Thank you for writing this important perspective. I know my husband has had those same frustrations you speak of, and it is such an important and lacking voice. Adoptee's are not islands, even though we sometimes feel like it, and we affect so many around us. It is part of the pain I've worked through that has finally allowed me to truly embrace relationships with less fear.
Bless your family, and thanks again for writing!
You are a remarkable person for hanging in there with your husband. He may or may not show that appreciation now. But when he does, your relationship will be unbreakable. My name is ben and you commented on The Color of Family site.
The second half of that story is that I did find my family and I now speak fluent korean and pretty much got all my culture and image back.
But if he is searching for his family. It will bring some joys and some serious consequences as well. Just be there for him and eventually he will be content with who and how he is and most of all who is next to him. Then he will focus more on his future not so much his past.
Until he has that closure, there is no other agenda. But he might not get the closure he expected. So he will need you more than ever. But most importantly, please make sure you don't let him go to Korea by himself. There is no reason why you cant go with him. Insist on it. Please!
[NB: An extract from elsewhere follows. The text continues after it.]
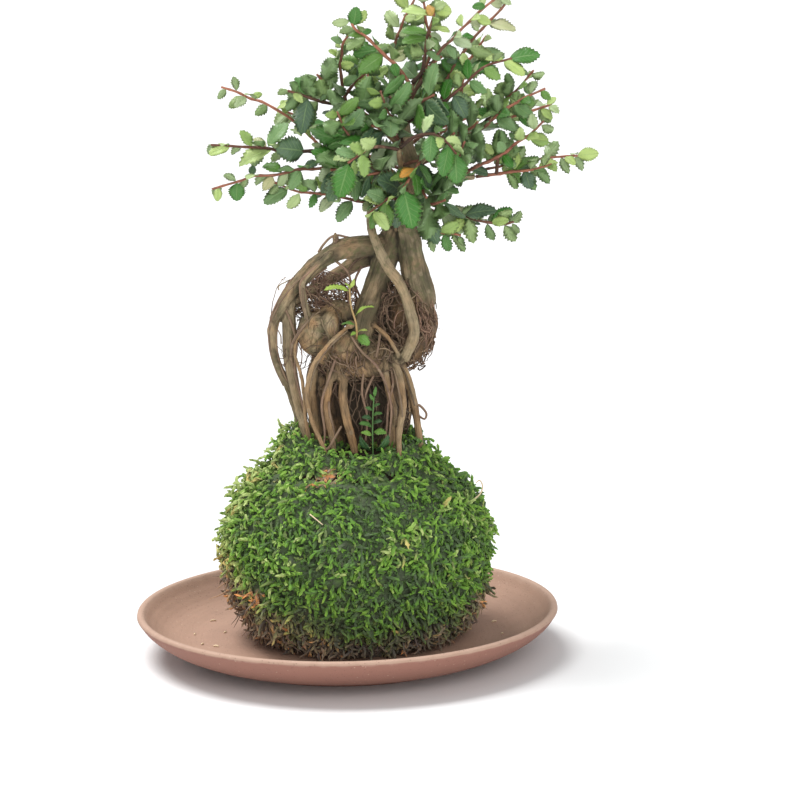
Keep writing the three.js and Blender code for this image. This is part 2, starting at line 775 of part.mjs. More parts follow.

I married at 19 and was married for 8 years.
Thanks, Ben. He's on his way right now, so I can't go with him! But it's his third trip. The first one was the hardest on him. I wish I could be there, too. Even just being a tourist while he does his thing--I know how much he gets from just being Korean in Korea. It's a really good thing. But I wish I could just be there in case he needs to see someone who loves him through it all.
Thanks for sharing a little more of your story. I'm deeply happy for you that you found your family and that you were able to put some of the pieces back together. And I'm sorry for the pain of a lost marriage. Even the ones that should end hurt when they do.
Best wishes to you for a beautiful future, and thanks for your kind words for mine.